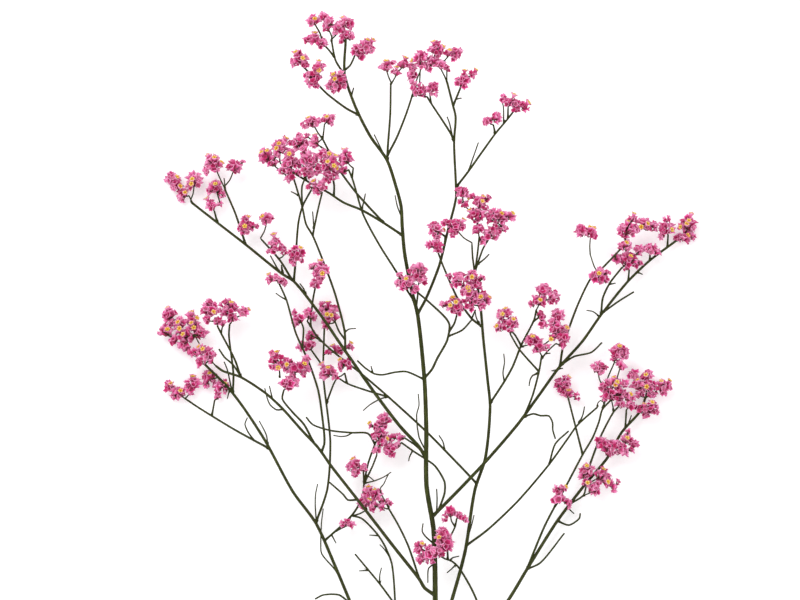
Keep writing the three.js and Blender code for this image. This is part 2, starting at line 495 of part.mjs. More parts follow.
// One head on its twig: a small core of triangles with a funnel raised from most of its faces, and
// its foot drawn out into the twig. A funnel widens to its rim and has a sunk cup.
function head(place, foot, radius, twigs, random) {
  const sides = SIDE_FUNNELS.find(([limit]) => radius <= limit)[1];
  const axis = place.clone().sub(foot).normalize();
  const helper = Math.abs(axis.z) > 0.9 ? new THREE.Vector3(1, 0, 0) : new THREE.Vector3(0, 0, 1);
  const u = new THREE.Vector3().crossVectors(axis, helper).normalize();
  const v = new THREE.Vector3().crossVectors(axis, u);
  const twist = turnBetween(twigs, u, v, random) + (sides === 0 ? 0 : Math.PI / 3);
  const core = FLORET.core * radius;
  const corners = [];
  const triangles = [];

  const ring = (middle, out, turn) => {
    for (let k = 0; k < 3; k += 1) {
      const angle = twist + turn + k * Math.PI * 2 / 3;
      const corner = middle.clone().addScaledVector(u, Math.cos(angle) * out);
      corners.push(corner.addScaledVector(v, Math.sin(angle) * out));
    }
  };
  // Raises one funnel from the face whose three corners are given in turn, seen from outside.
  const raise = (face) => {
    const middle = new THREE.Vector3();
    face.forEach((index) => middle.addScaledVector(corners[index], 1 / 3));
    const outward = middle.clone().sub(place).normalize();
    const reach = FLORET.reach * radius * around(random, FLORET.uneven);
    const rim = place.clone().addScaledVector(outward, reach);
    const first = corners.length;
    face.forEach((index) => {
      const sideways = corners[index].clone().sub(middle).normalize();
      const width = FLORET.spread * reach * around(random, FLORET.uneven);
      corners.push(rim.clone().addScaledVector(sideways, width));
    });
    corners.push(place.clone().lerp(rim, FLORET.cup));
    for (let k = 0; k < 3; k += 1) {
      const next = (k + 1) % 3;
      triangles.push([face[k], face[next], first + next], [face[k], first + next, first + k]);
      triangles.push([first + k, first + next, first + 3]);
    }
  };

  ring(foot, TWIG_RADIUS, 0);
  ring(place.clone().addScaledVector(axis, -core * FLORET.waist), core, 0);
  triangles.push([0, 2, 1]);
  for (let k = 0; k < 3; k += 1) {
    const next = (k + 1) % 3;
    triangles.push([k, next, next + 3], [k, next + 3, k + 3]);
  }
  if (sides === 0) {
    corners.push(place.clone().addScaledVector(axis, core));
    for (let k = 0; k < 3; k += 1) raise([k + 3, (k + 1) % 3 + 3, 6]);
    return solid(corners, triangles);
  }
  ring(place.clone().addScaledVector(axis, core * FLORET.waist), core, Math.PI / 3);
  const faces = [];
  for (let k = 0; k < 3; k += 1) faces.push([k + 6, (k + 2) % 3 + 6, k + 3]);
  for (let k = 0; k < 3; k += 1) faces.push([k + 3, (k + 1) % 3 + 3, k + 6]);
  faces.forEach((face, i) => {
    if (i < sides) {
      raise(face);
    } else {
      triangles.push(face);
    }
  });
  raise([6, 7, 8]);
  return solid(corners, triangles);
}

// A bunch: its heads, each on a twig from the nearest head before it.
function bunch(heads, random) {
  const bodies = [];
  const parents = heads.map(({ place }, i) => heads.slice(0, i).reduce((best, other) => (
    !best || other.place.distanceTo(place) < best.place.distanceTo(place) ? other : best), null));
  heads.forEach((one, i) => {
    const { place, radius } = one;
    const parent = parents[i];
    const carried = heads.filter((_, k) => parents[k] === one);
    const twigs = carried.map((other) => other.place.clone().sub(place));
    const foot = place.clone().sub(new THREE.Vector3(...GROWTH_POINT));
    foot.setLength(-FLORET.foot * FLORET.core * radius).add(place);
    if (parent) {
      const share = FLORET.rooted * parent.radius / parent.place.distanceTo(place);
      foot.lerpVectors(parent.place, place, share);
    }
    if (radius > 0) {
      bodies.push(head(place, foot, radius, twigs, random));
    } else if (parent) {
      const width = TWIG_RADIUS * 2;
      bodies.push(tube({ footWidth: width, tipWidth: width, points: [foot, place] }));
    }
  });
  return joined(bodies);
}

// ---- The whole spray ----

// The solid inside a closed surface.
function solidInside(geometry) {
  return new wasm.Manifold(new wasm.Mesh({
    numProp: 3,
    vertProperties: geometry.getAttribute('position').array,
    triVerts: new Uint32Array(geometry.getIndex().array),
  }));
}

// The surface of a solid. Corners closer than WELD become one.
function surfaceOf(body) {
  const { vertProperties, triVerts, numProp } = body.getMesh();
  const positions = [];
  for (const index of triVerts) {
    positions.push(...vertProperties.subarray(index * numProp, index * numProp + 3));
  }
  const loose = new THREE.BufferGeometry();
  loose.setAttribute('position', new THREE.Float32BufferAttribute(positions, 3));
  return mergeVertices(loose, WELD);
}

function pieceOf(name, body, look) {
  const welded = solidInside(surfaceOf(largestBody(body)));
  const geometry = surfaceOf(largestBody(welded));
  geometry.computeVertexNormals();
  const mesh = new THREE.Mesh(geometry, new THREE.MeshStandardMaterial(look));
  mesh.name = name;
  return mesh;
}

// A slab whose top is the table's.
function tableSlab() {
  const box = new THREE.BoxGeometry(TABLE_SIZE, TABLE_SIZE, TABLE_SIZE / 10);
  box.translate(0, 0, -TABLE_SIZE / 20);
  box.deleteAttribute('normal');
  box.deleteAttribute('uv');
  return solidInside(mergeVertices(box));
}

const fitted = fittedBunches(Object.values(BUNCHES).flat(1));
const allHeads = fitted.flat(1);
const mainStems = grownStems(STEMS.main_stem, [], allHeads);
const clearOfMainStem = joined(mainStems.map((stem) => tube(stem, GAP)));
const spray = new THREE.Group();
const clearances = [clearOfMainStem];

for (const [name, list] of Object.entries(STEMS)) {
  const isMain = name === 'main_stem';
  const stems = isMain ? mainStems : grownStems(list, mainStems, allHeads);
  let body = joined(stems.map((stem) => tube(stem)));
  if (!isMain) {
    body = body.subtract(clearOfMainStem);
    clearances.push(joined(stems.map((stem) => tube(stem, GAP))));
  }
  spray.add(pieceOf(name, body, COLOURS.stem));
}

const random = seededRandom(SEED);
const table = tableSlab();
const bunchNames = Object.entries(BUNCHES).flatMap(([name, list]) => (
  list.map((_, i) => `${name}_${i + 1}`)));
fitted.forEach((heads, i) => {
  let body = bunch(heads, random).subtract(table);
  for (const stems of clearances) body = body.subtract(stems);
  spray.add(pieceOf(bunchNames[i], body, COLOURS.heads));
});

// The origin is under the middle of the whole, on the table.
const middle = new THREE.Box3().setFromObject(spray).getCenter(new THREE.Vector3());
spray.position.set(-middle.x, -middle.y, 0);

export default spray;
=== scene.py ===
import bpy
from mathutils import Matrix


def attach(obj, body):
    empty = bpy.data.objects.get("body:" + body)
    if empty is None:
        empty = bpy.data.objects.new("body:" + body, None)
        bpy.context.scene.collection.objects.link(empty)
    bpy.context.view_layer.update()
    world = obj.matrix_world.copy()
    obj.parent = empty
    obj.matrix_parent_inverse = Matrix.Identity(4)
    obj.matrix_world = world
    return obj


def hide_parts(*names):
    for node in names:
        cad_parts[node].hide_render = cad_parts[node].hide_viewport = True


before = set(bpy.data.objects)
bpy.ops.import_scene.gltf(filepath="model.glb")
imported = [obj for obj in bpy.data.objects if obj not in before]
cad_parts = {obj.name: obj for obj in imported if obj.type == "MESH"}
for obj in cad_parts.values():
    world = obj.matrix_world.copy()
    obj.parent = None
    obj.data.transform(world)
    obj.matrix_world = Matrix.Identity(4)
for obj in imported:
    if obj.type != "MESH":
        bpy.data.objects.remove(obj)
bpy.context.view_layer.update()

# The finished look of one cut stem of dried statice lying on a table: round stems with fibres and
# bracts, and heads of five-lobed papery funnels, some with a small yellow flower inside.
# Places and sizes are in millimetres. +X is right, +Y runs up the stem and +Z is up from the table.
# The finished pieces are moved so that MIDDLE is their origin.

import math
from dataclasses import dataclass, field

import bpy
import numpy as np
from mathutils import Vector

MM = 0.001
MIDDLE = np.array([0.39, 0.07, 0.0])  # the middle of the part, which becomes its origin
GROWTH_POINT = np.array([0.0, -150.0, 0.0])  # heads turn away from here, as they grew
PRESSED_BELOW = 0.6  # what lies lower than this is pressed by the table
RANDOM_TURN = 6.28  # random turns are drawn from 0 to this
SEED = 4494

# ---- Camera, light and table ----

SEEN_WIDTH = 500.0  # how much of the table the photograph shows
SEEN_CENTRE = np.array([-16.9, 118.75])
CAMERA_HEIGHT = 10000.0
MIDDLE_DEPTH = 28.0  # the height at which the seen width is measured
SENSOR_WIDTH = 36.0
LAMPS = {  # place and size in metres, and power in watts
    "key": ((-0.7, 1.0, 1.6), 1.0, 18),
    "fill": ((0.9, -0.3, 1.8), 1.4, 8),
}
SKY_STRENGTH = 0.78
TABLE_GLOW = 0.32
TABLE_HALF = 30.0  # half the table's width, in metres

# ---- Sizes of stems ----

ROUNDNESS = 0.75  # 0 keeps stems straight between their points
STEM_STEP = 1.6  # the distance between the rings of a stem
STEM_SIDES = ((2.6, 20), (1.6, 12), (0, 8))  # (width, sides of a stem that is wider than this)
CUT_SIDES = 24
FOOT_SHARE = 0.95  # how wide a foot is at most, beside the stem that it grows from
FIBRES = 0.2  # how much loose fibres add to a stem's width
FLARE = 0.3  # how much a side stem's foot swells
THREE_SIDED = 0.05  # how far a stem's section is from round
TWIST = 0.07  # how fast that section turns along the stem, in radians to a millimetre
WAVER = 0.02  # how much a stem's thickness wavers along it
WAVER_PACE = 0.9  # how fast it does, in radians to a millimetre
DRY_BELOW = 0.95  # a stem that isn't thicker than this is dry
LEAST_DRY = 0.6  # by this at least, where 1 is all dry
TIP_SHARE = 0.5  # the radius of a tip's last ring, and how far it stands out, beside the tip's radius
FORK_BRACT = (1.6, 2.8)  # the length of the bract at a fork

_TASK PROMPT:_
Repeat the material word for word from its opening line up to and including the line containing "const triangles = [];".

_EXERCISE OUTPUT:_
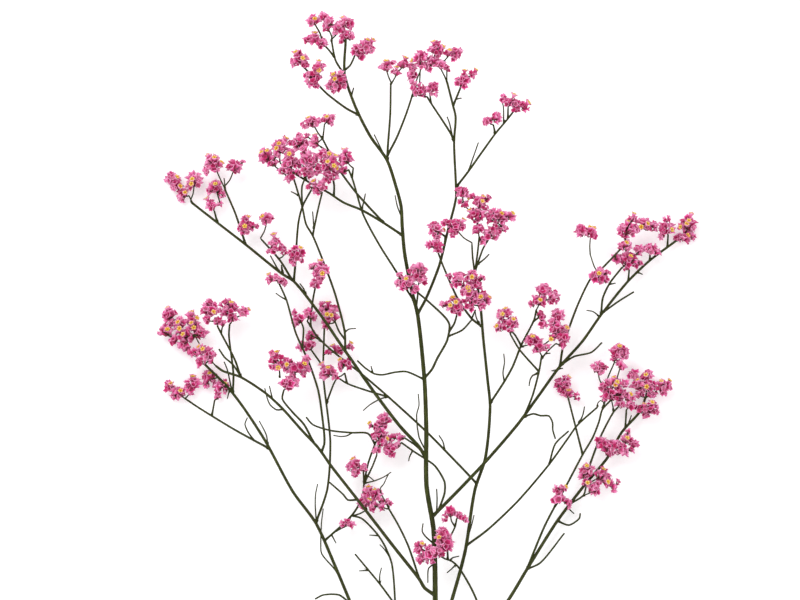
Keep writing the three.js and Blender code for this image. This is part 2, starting at line 495 of part.mjs. More parts follow.
// One head on its twig: a small core of triangles with a funnel raised from most of its faces, and
// its foot drawn out into the twig. A funnel widens to its rim and has a sunk cup.
function head(place, foot, radius, twigs, random) {
  const sides = SIDE_FUNNELS.find(([limit]) => radius <= limit)[1];
  const axis = place.clone().sub(foot).normalize();
  const helper = Math.abs(axis.z) > 0.9 ? new THREE.Vector3(1, 0, 0) : new THREE.Vector3(0, 0, 1);
  const u = new THREE.Vector3().crossVectors(axis, helper).normalize();
  const v = new THREE.Vector3().crossVectors(axis, u);
  const twist = turnBetween(twigs, u, v, random) + (sides === 0 ? 0 : Math.PI / 3);
  const core = FLORET.core * radius;
  const corners = [];
  const triangles = [];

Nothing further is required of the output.